----- Dataset extract

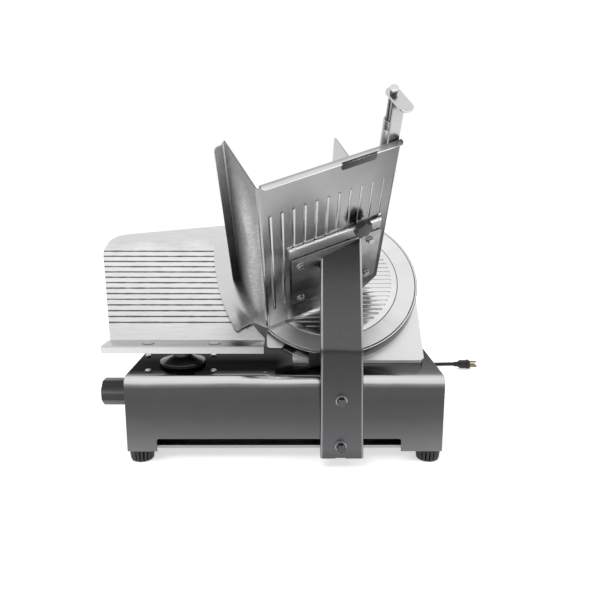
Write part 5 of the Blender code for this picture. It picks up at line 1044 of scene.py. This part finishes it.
# The lip goes on from the floor, round a bend and down, its lower corners rounded
lip_drop, lip_corner = 0.0100, 0.006
lip_turn = np.linspace(0, math.pi / 2, 8)
lip_line = np.vstack([(floor_length - lip_bend - 0.0006, half_sheet),
                      np.column_stack([floor_length - lip_bend + (lip_bend - half_sheet) * np.sin(lip_turn),
                                       -lip_bend + 0.002 + (lip_bend - half_sheet) * np.cos(lip_turn)]),
                      np.column_stack([np.full(12, floor_length - half_sheet),
                                       np.linspace(-0.0035, -lip_drop, 12)])])
lip_way = np.gradient(lip_line, axis=0)
lip_way /= np.linalg.norm(lip_way, axis=1, keepdims=True)
lip_out = np.stack([-lip_way[:, 1], lip_way[:, 0]], 1)
low_part = np.clip(lip_corner - lip_drop - lip_line[:, 1], 0, lip_corner)
narrowed = lip_corner - np.sqrt(np.clip(lip_corner ** 2 - low_part ** 2, 0, None))
across = np.concatenate([np.linspace(0, 0.05, 4), np.linspace(0.1, 0.9, 8), np.linspace(0.95, 1, 4)])
lip_f = (0.003 + narrowed)[:, None] + across[None, :] * (floor_width - 0.0032 - 2 * narrowed)[:, None]
lip_faces = [np.stack([lip_f, np.broadcast_to((lip_line[:, 1] + s * lip_out[:, 1])[:, None], lip_f.shape),
                       np.broadcast_to((lip_line[:, 0] + s * lip_out[:, 0])[:, None], lip_f.shape)], 2)
             for s in (-0.00094, 0.00094)]
# A small grip tab under the lip, and the lug that holds the pusher's rod at its foot
grip_left, grip_right, grip_low = 0.113, 0.165, floor_length - 0.012
grip = plate(rounded([(grip_left, floor_length + 0.001), (grip_left, grip_low, 0.004),
                      (grip_right, grip_low, 0.004), (grip_right, floor_length + 0.001)]),
             -lip_drop, 0.002 - lip_drop, 0.0006)
lug = box((0.188, 0.204), (0.001, 0.024), (0.028, 0.038), 0.0006)


def rib_light_shade_mask(tree, local):
    """Painted light on the ribs: each rib's one side has a painted highlight and its other painted
    shade, from its own distance. Painted shade darkens the whole floor towards its right edge."""
    where = add(tree, "SeparateXYZ", {0: local})
    count = add(tree, "MapRange", {"Value": where.outputs[0], "From Min": rib_first - rib_pitch / 2,
                                   "From Max": rib_first + rib_pitch / 2}, clamp=False)
    near = calculate(tree, "FRACT", count.outputs["Result"])
    profile = add(tree, "ValToRGB", {"Fac": near}, stops=[
        (0.36, "#bcbcbc"), (0.40, "#6e6e6e"), (0.45, "#a8a8a8"), (0.52, "#ffffff"), (0.60, "#d8d8d8"),
        (0.66, "#bcbcbc")])
    level = add(tree, "VectorMath", {0: profile.outputs["Color"], 1: (1.0, 0.0, 0.0)},
                operation="DOT_PRODUCT")
    level = calculate(tree, "MULTIPLY", level.outputs["Value"], 1 / linear("#bcbcbc")[0])
    off = calculate(tree, "ABSOLUTE", calculate(tree, "SUBTRACT", where.outputs[2], (rib_low + rib_high) / 2))
    inside = calculate(tree, "LESS_THAN", off, (rib_high - rib_low) / 2)
    low = calculate(tree, "LESS_THAN", where.outputs[1], 0.004)
    span = calculate(tree, "GREATER_THAN", where.outputs[0], rib_first - rib_pitch / 2)
    ribbed = calculate(tree, "MULTIPLY", inside, low)
    ribbed = calculate(tree, "MULTIPLY", ribbed, span)
    marked = calculate(tree, "MULTIPLY_ADD", ribbed, calculate(tree, "SUBTRACT", level, 1.0), 1.0)
    fall = add(tree, "MapRange", {"Value": where.outputs[0], "From Min": 0.09, "From Max": 0.20,
                                  "To Min": 1.2, "To Max": 0.62})
    return calculate(tree, "MULTIPLY", marked, fall.outputs["Result"])


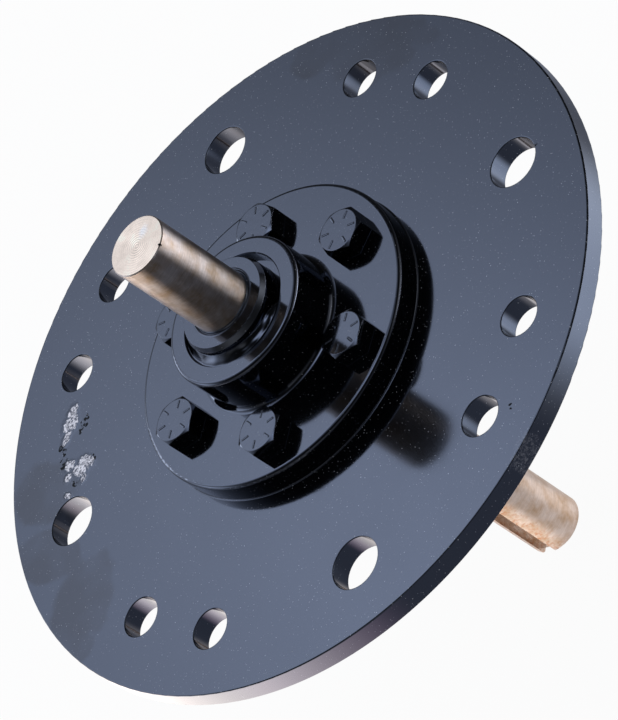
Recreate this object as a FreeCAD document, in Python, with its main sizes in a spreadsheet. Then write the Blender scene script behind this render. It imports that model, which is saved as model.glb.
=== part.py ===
import FreeCAD, Part
import Sketcher
import os
import re

# A thick drilled disc with a bolted bearing hub and a keyed shaft through it. The disc lies flat, with
# its rear face at height 0 and its centre on the Z axis. The bolt heads, the boss and the plain end of
# the shaft point up. The X axis passes midway between the two holes of one pair of small holes.

doc = FreeCAD.newDocument("DiscHub")
sheet = doc.addObject("Spreadsheet::Sheet", "Sizes")

# Lengths in millimetres, angles in degrees.
SIZES = (
    # the drilled disc: 12 in across, 3/8 in thick
    ("disc_diameter", 304.8),
    ("disc_thickness", 9.525),
    ("disc_edge_round", 0.6),
    ("large_hole_diameter", 22.225),
    ("large_hole_circle", 244.475),
    ("small_hole_diameter", 17.4625),
    ("small_hole_circle", 247.65),
    ("small_hole_spacing", 42.4),
    ("hole_edge_round", 0.4),
    # the hub casting: flange and boss in front of the disc, barrel through and behind it
    ("flange_diameter", 136.525),
    ("flange_thickness", 11.1125),
    ("flange_round", 1.7),
    ("boss_diameter", 67.2),
    ("boss_height", 33.3375),
    ("boss_round", 1.8),
    ("boss_fillet", 2.4),
    ("barrel_diameter", 69.85),
    ("barrel_reach", 45.0),
    ("barrel_chamfer", 1.5),
    ("barrel_clearance", 0.1),
    ("bore_chamfer", 0.5),
    ("cup_shoulder", 3.2),
    ("bolt_circle", 101.6),
    ("bolt_hole_diameter", 13.494),
    # hub bolts, nuts and lock washers: 1/2 in, with 3/4 in across the flats
    ("bolt_diameter", 12.7),
    ("bolt_length", 38.1),
    ("bolt_end_chamfer", 1.0),
    ("across_flats", 19.05),
    ("head_height", 7.9375),
    ("hex_bevel_slope", 30.0),
    ("hex_face_share", 0.98),
    ("mark_start", 5.0),
    ("mark_length", 3.4),
    ("mark_width", 0.7),
    ("mark_height", 0.25),
    ("nut_height", 11.1125),
    ("washer_thickness", 3.175),
    ("washer_diameter", 21.7),
    ("washer_split", 8.0),
    # the shaft: 1-1/16 in bright bar with an open keyway for a 1/4 in key at its rear end
    ("shaft_diameter", 26.9875),
    ("shaft_front_reach", 89.6),
    ("shaft_rear_reach", 166.9),
    ("front_end_chamfer", 0.45),
    ("rear_end_chamfer", 0.9),
    ("keyway_width", 6.35),
    ("keyway_depth", 3.175),
    ("keyway_length", 63.5),
    ("keyway_angle", -164.3),
    # the collars that hold the shaft endways
    ("collar_diameter", 42.8625),
    ("collar_entry", 3.175),
    ("front_collar_stand", 6.35),
    ("rear_collar_stand", 12.7),
    ("collar_bevel", 1.2),
    ("collar_bevel_height", 2.2),
    ("collar_bore_chamfer", 1.2),
    ("relief_depth", 0.3),
    ("relief_width", 1.6),
    ("relief_show", 0.4),
    ("screw_diameter", 7.9375),
    ("screw_sink", 0.8),
    ("screw_socket", 3.97),
    ("screw_socket_depth", 3.6),
    # the lip seals and the sleeves that they run on
    ("seal_recess", 3.8),
    ("seal_width", 6.35),
    ("seal_gap", 1.4),
    ("seal_case_wall", 1.0),
    ("seal_opening", 3.6),
    ("dust_lip_gap", 0.4),
    ("lip_clearance", 0.05),
    ("lip_thickness", 1.2),
    ("lip_root_depth", 1.9),
    ("lip_edge_depth", 4.3),
    ("lip_tail_depth", 5.7),
    ("spring_depth", 4.75),
    ("spring_wire", 1.1),
    ("sleeve_diameter", 31.75),
    # the taper roller bearings and the spacer tube between them
    ("cup_diameter", 50.292),
    ("bearing_width", 14.224),
    ("cup_width", 10.668),
    ("cone_width", 14.732),
    ("rib_height", 1.9),
    ("small_rib_height", 0.8),
    ("race_difference", 0.43975),
    ("roller_tilt", 12.2),
    ("roller_radius", 2.85),
    ("roller_gap", 1.3),
    ("roller_length", 9.6),
    ("roller_depth", 8.2),
    ("roller_clearance", 0.04),
    ("roller_end_play", 0.15),
    ("cage_offset", 0.5),
    ("cage_thickness", 0.9),
    ("cage_rim", 1.2),
    ("cage_clearance", 0.15),
    ("spacer_diameter", 33.0),
)

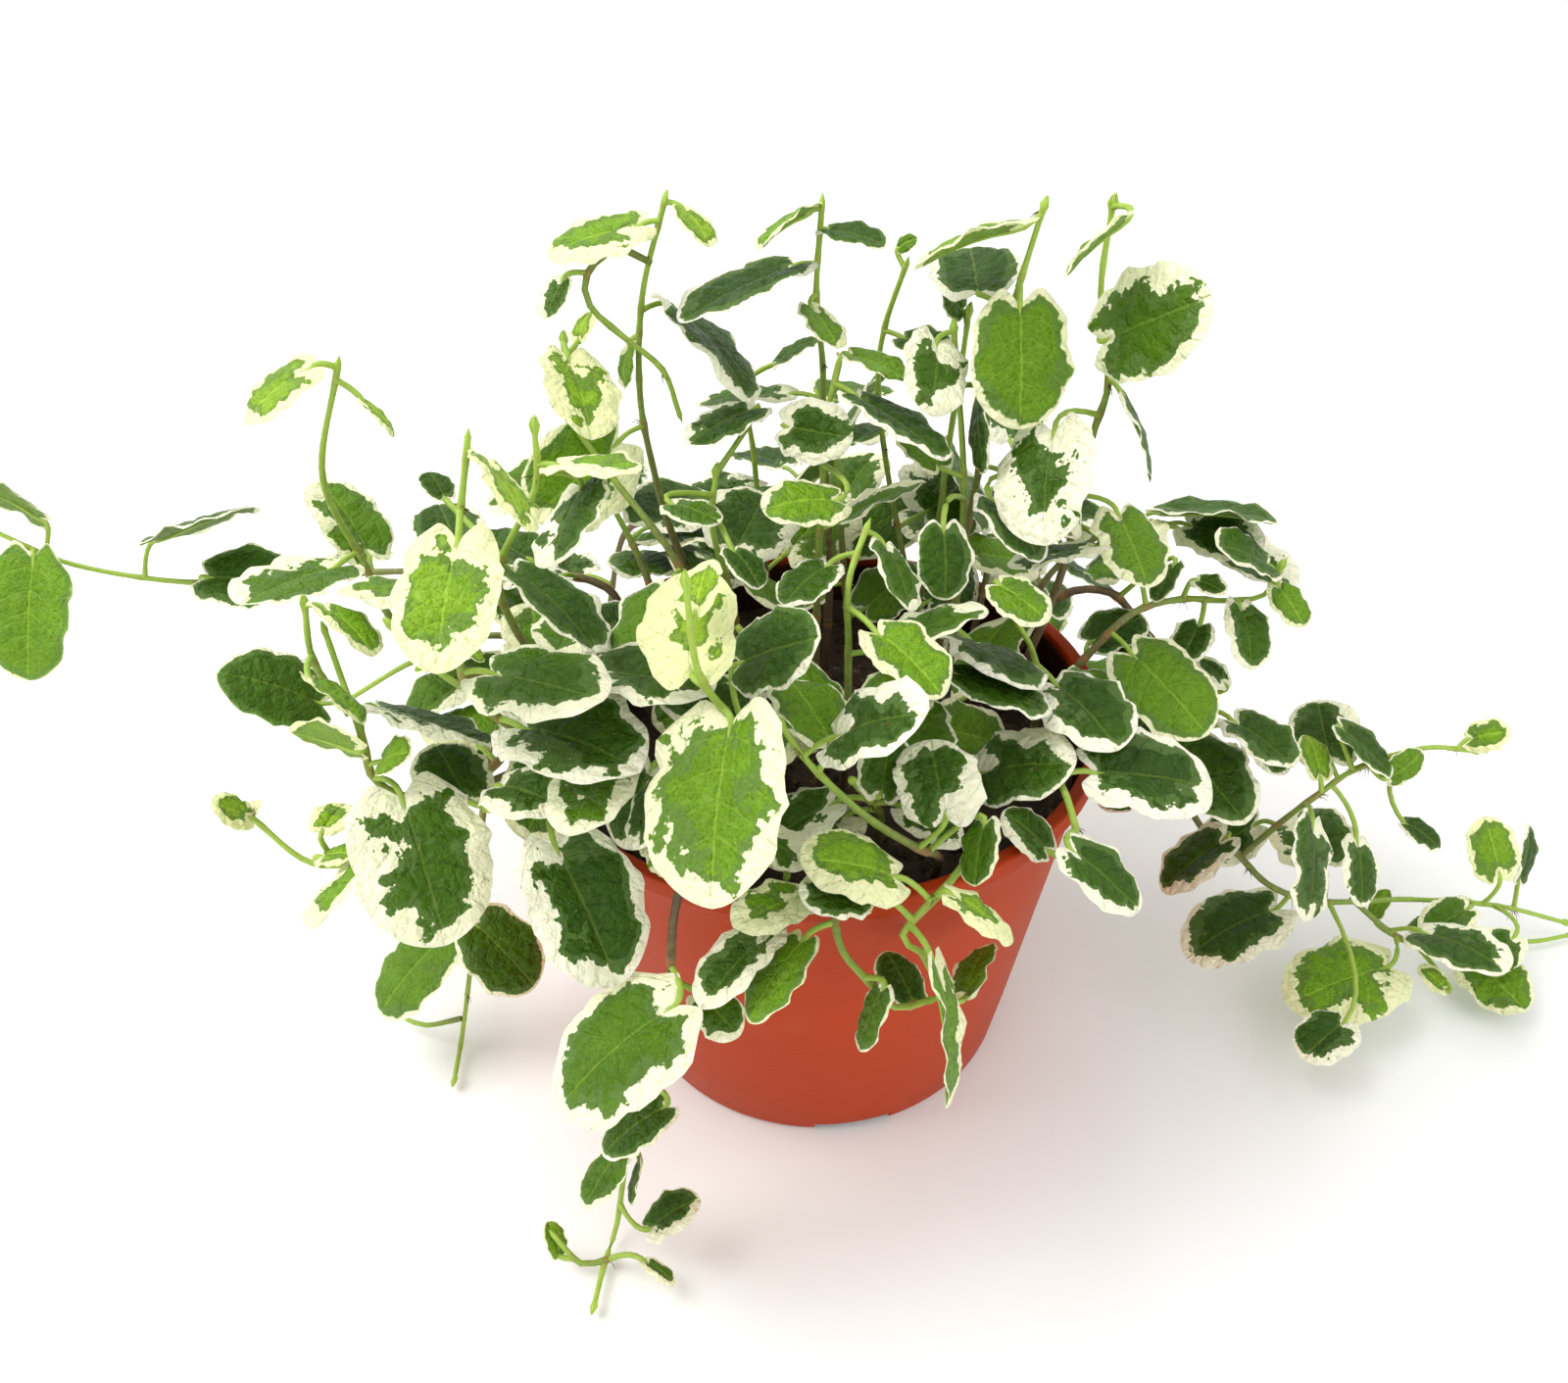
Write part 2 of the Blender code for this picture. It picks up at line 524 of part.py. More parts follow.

----------

Exercise objective: Write out every line of the listing that holds the word "scene".

Solution for this problem:
Write part 5 of the Blender code for this picture. It picks up at line 1044 of scene.py. This part finishes it.
Recreate this object as a FreeCAD document, in Python, with its main sizes in a spreadsheet. Then write the Blender scene script behind this render. It imports that model, which is saved as model.glb.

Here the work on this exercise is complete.